Public relations is an industry that most people are a bit hesitant to put an exact description on. It is such a multi-faceted role that assigning it one definition is tricky. However, the official definition of public relations according to the PRSA is “Public relations is a strategic communication process that builds mutually beneficial relationships between organisations and their publics.”

In essence, the best PR companies are excellent storytellers that can create meaningful narratives that help their clients achieve a specific goal. Whether that’s convincing consumers to buy a new product, creating a connection with local communities, communication with employees and shareholders, or dealing with negative reviews or publicity.

As you can see, there is no single job for PR companies and their role will evolve according to the industry that their clients are in, the growth of companies, and the core values of the businesses that they are representing. Understanding PR is about understanding people: how they perceive the company, how to connect with them, and how to influence their perceptions to meet the end goal.

It’s also important to understand that PR companies come in a variety of shapes, sizes, and specialisations. Companies like us specialise in publicity, media relations, issues management and crisis communications, internal communication, and government relations for small and medium-sized businesses and not-for-profits, but there are companies that only work with big corporations and PR firms that only in disaster management. Therefore, it’s essential that businesses find the right PR company to suit their unique needs.

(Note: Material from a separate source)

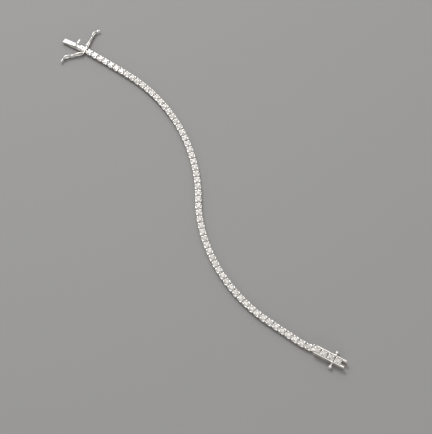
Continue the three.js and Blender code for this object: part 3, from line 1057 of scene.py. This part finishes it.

Public Relations and Communications

At the heart of every successful PR company or firm is their ability to harness the power of genuine messaging that will resonate with and impact the intended audience. Just some of the public relations and communication tools that pr companies use are:

  • Writing and distributing press releases
  • Thought leadership articles and interviews, such as feature articles, profiles, bylined articles like advice articles and opinion pieces
  • Writing speeches
  • Special events for promotions of particular products and services
  • A company’s brand voice for internal and external communication
  • Crises strategies
  • Blogging
  • Social media marketing and responding to negative and positive customer engagement

Public relations companies have a wealth of connections with important communication stakeholders like journalists, broadcasters and other media outlets that they use to disseminate information for their clients. It’s essential that public relations isn’t confused as simply being a form of communication, as it is much more. While communication is at the core of a public relations company’s job, it’s merely a vessel that they use to get the right message to the right people at the right time.

Crafting compelling, meaningful content and getting it out to the right audience in the best way is at the heart of PR. Simply putting a message out there and hoping for the best isn’t going to get the desired results. PR companies are experts in market research and will go the extra mile to understand the intended audience in order to create messaging that is going to resonate them and influence their behaviours in an intended manner.